Ultimately, the power of public opinion takes precedence. The listeners are the kings and queens of this industry. We want the Australian music scene to be safe, inclusive and high quality, without having to axe people who threaten those things. But we do cut those who are sabotaging the industry, because we don’t stand for misconduct here. It doesn’t matter if you’re playing at your local or you topped the Hottest 100, you have a standard to uphold. As music listeners, we hold the crown, we call the shots.   

Although, some people like to call the shots too much. Cancel culture is hot news, it shatters what we thought we knew about our favourite artists. In every annals of society, there are always people who live for gossip. The ones who crack open a cold one, corner you at the house party and talk your ear off about each perceived slight they’ve heard about. They love cancel culture, they’ll seek it out because having someone to attack always makes for a good story. This is an overseas example, but regardless a relevant one. I remember a little while ago, people we’re trying to cancel Halsey because she was publicly speaking about her experience of racism. People said she was out of touch, ridiculous, POC-baiting and “the whitest person alive who produces the whitest music alive.” But, there’s no ‘tea’ there, because Halsey has a place in the dialogue about racism. Because she’s biracial. Yes, I agree she’s definitely got the privilege of being white-passing, but she’s biracial nonetheless.  

This is where cancel culture goes the other way, cancelling and causing drama because it’s exciting to talk about isn’t productive either. It just makes for petty conversations in twitter feeds. We can safely say that cancelling without information, cancelling without opening up a dialogue, using cancelling as a weapon and cancelling for the sake of having something to cancel is ridiculous. Cancel culture has become toxic, but it’s principles are strong and have value in the broader conversation about our music scene.  

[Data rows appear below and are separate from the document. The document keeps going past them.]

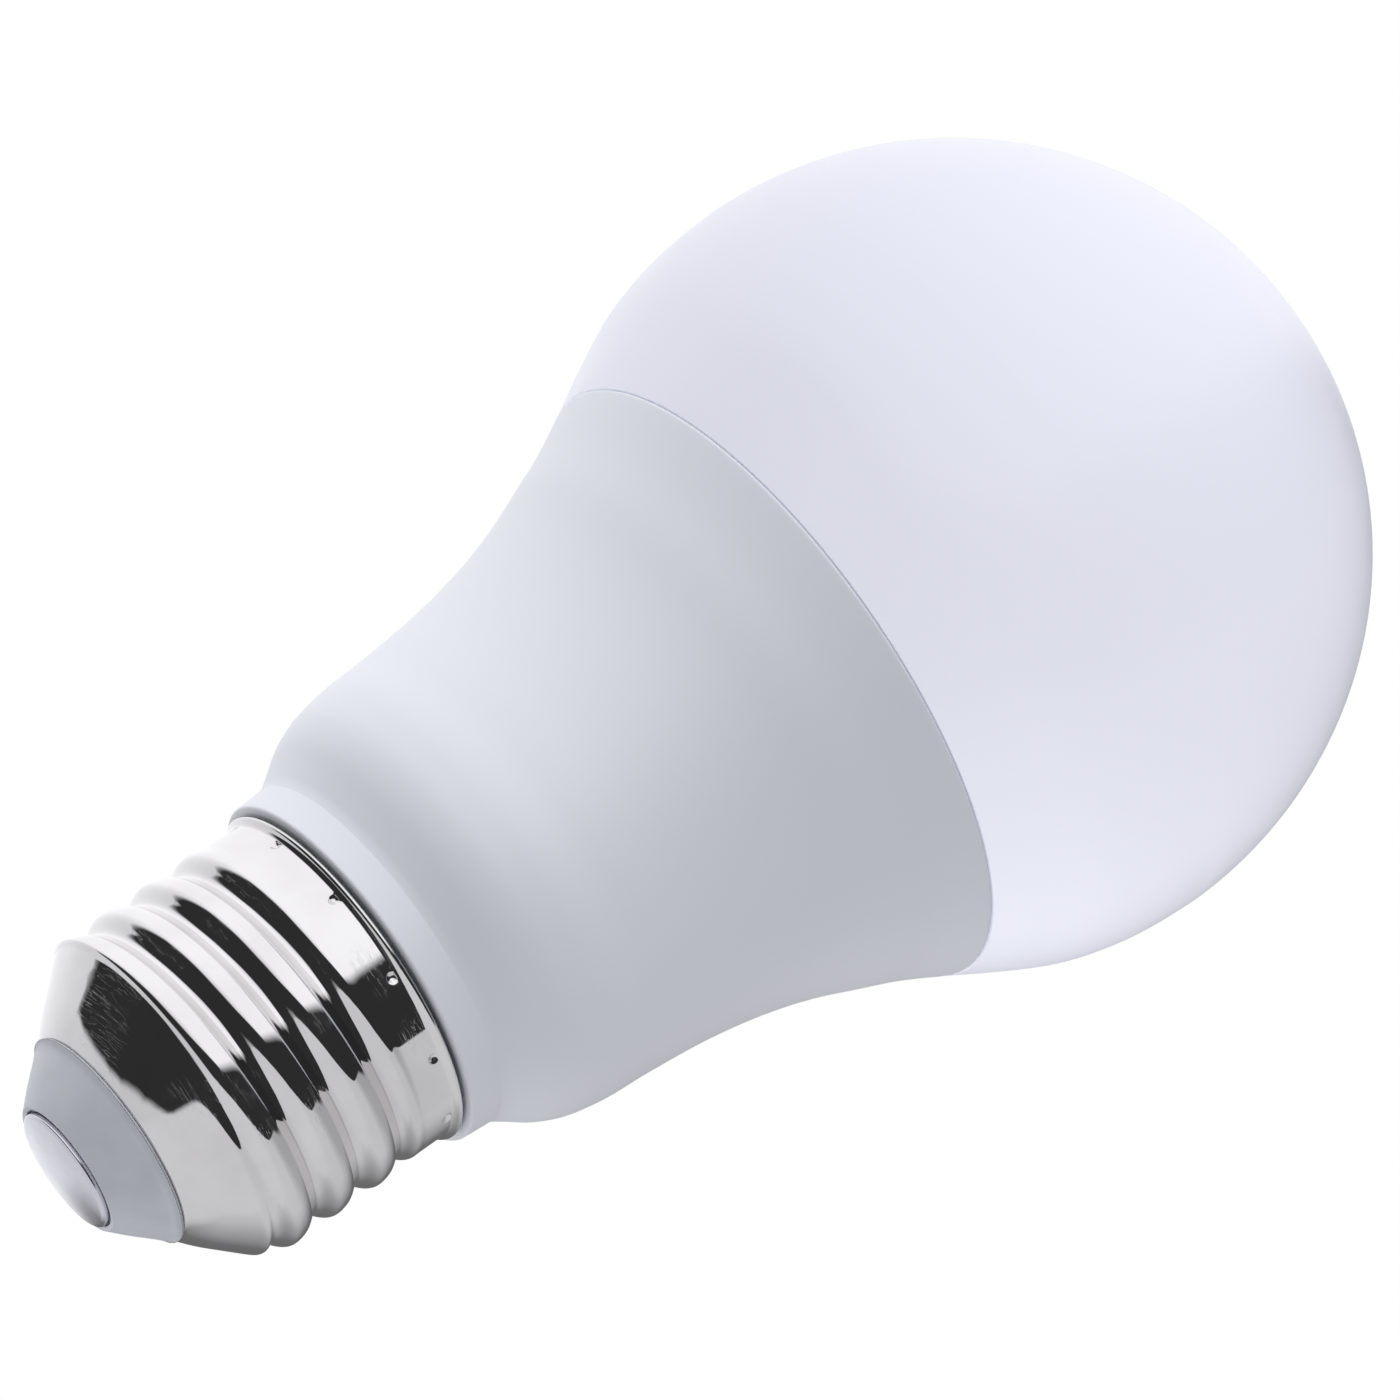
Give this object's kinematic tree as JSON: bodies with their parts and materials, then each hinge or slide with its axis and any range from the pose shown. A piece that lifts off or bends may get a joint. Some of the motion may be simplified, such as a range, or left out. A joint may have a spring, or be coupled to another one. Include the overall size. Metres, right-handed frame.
{
  "type": "smart light bulb",
  "caption": "Smart LED light bulb with an opal globe over a flared grey housing, a bright nickel screw cap and a radio-controlled light engine inside.",
  "frame": {"origin": "centre of the flat on the centre contact, the bulb's lowest point when it stands on its cap", "axes": "+Z along the bulb's axis from the cap to the top of the globe; +X towards the side where the neutral wire enters the neck; -Y is the side the driver board's flat back faces"},
  "size_m": [0.06, 0.06, 0.1095],
  "materials": {
    "opal_diffuser": "opal, satin gloss",
    "silicone": "satin",
    "housing_plastic": "fine satin",
    "drawn_aluminium": "drawn, satin",
    "thermal_paste": "matt",
    "white_circuit_board": "white solder mask, satin",
    "black_plastic": "moulded, matt",
    "black_circuit_board": "solder mask, satin",
    "tinned_steel": "tinned",
    "green_circuit_board": "solder mask, satin",
    "capacitor_sleeve": "shrink sleeve, gloss",
    "ferrite": "ground, matt",
    "winding_tape": "polyester tape, gloss",
    "resistor_enamel": "cement enamel, matt",
    "varistor_coat": "dipped epoxy, satin",
    "film_capacitor_case": "moulded case, satin",
    "red_insulation": "extruded, satin",
    "black_insulation": "extruded, satin",
    "nickel_plate": "bright nickel, polished",
    "cap_plastic": "moulded, satin",
    "contact_metal": "tinned, satin",
    "warm_led": "resin window in a white package",
    "cool_led": "resin window in a white package",
    "colour_led": "clear resin window in a white package"
  },
  "bodies": {
    "bulb": {"board_screw_1": "tinned_steel", "board_screw_2": "tinned_steel", "board_screw_3": "tinned_steel", "bridge_rectifier": "black_plastic", "bulk_capacitor": "capacitor_sleeve", "cap_insulator": "cap_plastic", "centre_contact": "contact_metal", "colour_led_1": "colour_led", "colour_led_2": "colour_led", "colour_led_3": "colour_led", "colour_led_4": "colour_led", "cool_led_1": "cool_led", "cool_led_2": "cool_led", "cool_led_3": "cool_led", "cool_led_4": "cool_led", "cool_led_5": "cool_led", "cool_led_6": "cool_led", "cool_led_7": "cool_led", "cool_led_8": "cool_led", "diffuser_adhesive_bead": "silicone", "driver_board": "green_circuit_board", "driver_ic": "black_plastic", "drum_inductor": "ferrite", "film_capacitor": "film_capacitor_case", "fuse_resistor": "resistor_enamel", "heat_sink_cup": "drawn_aluminium", "housing_shell": "housing_plastic", "led_board": "white_circuit_board", "led_board_header": "black_plastic", "live_wire": "red_insulation", "neutral_wire": "black_insulation", "output_capacitor": "capacitor_sleeve", "output_diode": "black_plastic", "radio_board": "black_circuit_board", "radio_header": "black_plastic", "radio_shield_can": "tinned_steel", "screw_shell": "nickel_plate", "standby_regulator": "black_plastic", "thermal_pad": "thermal_paste", "transformer_core": "ferrite", "transformer_winding": "winding_tape", "varistor": "varistor_coat", "warm_led_1": "warm_led", "warm_led_2": "warm_led", "warm_led_3": "warm_led", "warm_led_4": "warm_led", "warm_led_5": "warm_led", "warm_led_6": "warm_led", "warm_led_7": "warm_led", "warm_led_8": "warm_led"},
    "diffuser": {"diffuser_globe": "opal_diffuser"}
  },
  "joints": [
    {"name": "diffuser_pull_off", "type": "slide", "parent": "bulb", "child": "diffuser", "axis": [0, 0, 1], "range_m": [0, 0.05]}
  ]
}
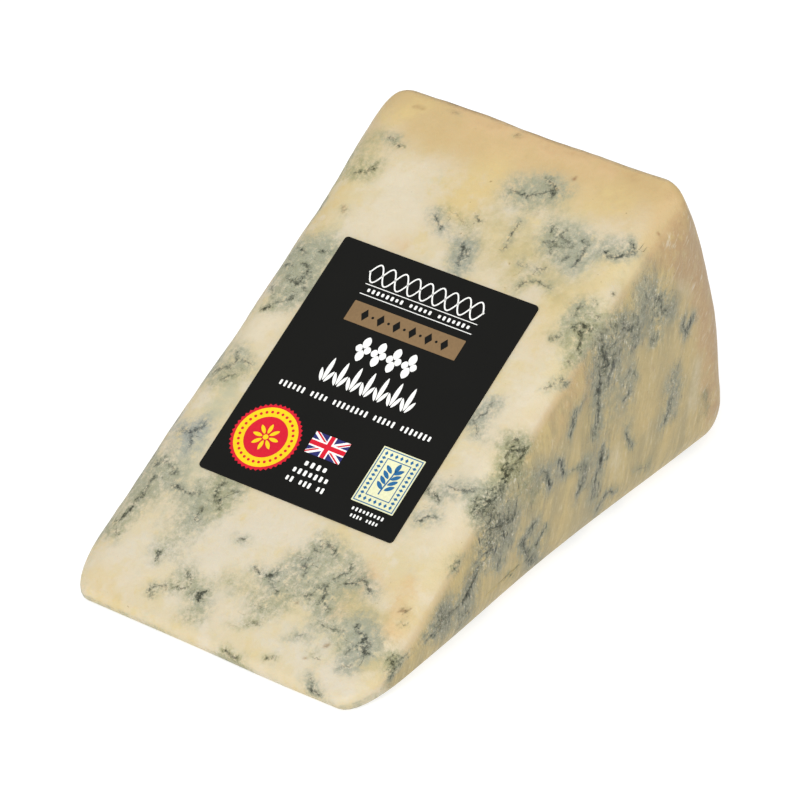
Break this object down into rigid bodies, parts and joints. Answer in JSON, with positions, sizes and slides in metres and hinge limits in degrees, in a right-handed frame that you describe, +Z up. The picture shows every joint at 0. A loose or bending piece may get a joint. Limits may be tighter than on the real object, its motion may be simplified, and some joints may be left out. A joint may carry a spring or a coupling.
{
  "type": "stilton wedge",
  "caption": "Wedge of blue-veined cheese cut from a round wheel, lying on one cut face with a rectangular paper label on the sloping one.",
  "frame": {"origin": "centre of the footprint's bounding box, on the surface that the wedge lies on", "axes": "+X from the thin tip to the rind, +Y along the wheel's axis, +Z up"},
  "size_m": [0.0962, 0.0586, 0.0495],
  "materials": {
    "cheese": "moist satin, cream with blue-green veins",
    "label": "satin black print"
  },
  "bodies": {
    "root": {"cheese": "cheese", "label": "label"}
  },
  "joints": []
}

I think it can be better. I think we can use cancelling as a powerful tool to think critically about the actions of our favourite musicians. We all agree there is a standard and a code of conduct that everyone, and especially people with an audience, must uphold; when they break that we need to consider whether they deserve our support.  

I think that conversations controversial decisions in music can be had productively, instead of through a twitter war. When hearing about a controversy, be it through news, word of mouth or a meme group of your choosing, think critically about your response. Listen to those accusing and those accused, think rationally and cancel where cancelling is due. Sometimes it is, sometimes it isn’t. It’s easy to get sucked into the rip that is the bandwagon, I know. However, getting the information before you make your judgment helps to quell unneeded internet rage. Lashing out like you’re the Red Queen of Wonderland doesn’t contribute to a healthy discussion about conduct in music, it just makes for a lot of comment fights. Cancelling isn’t cancelled, but it is cautioned.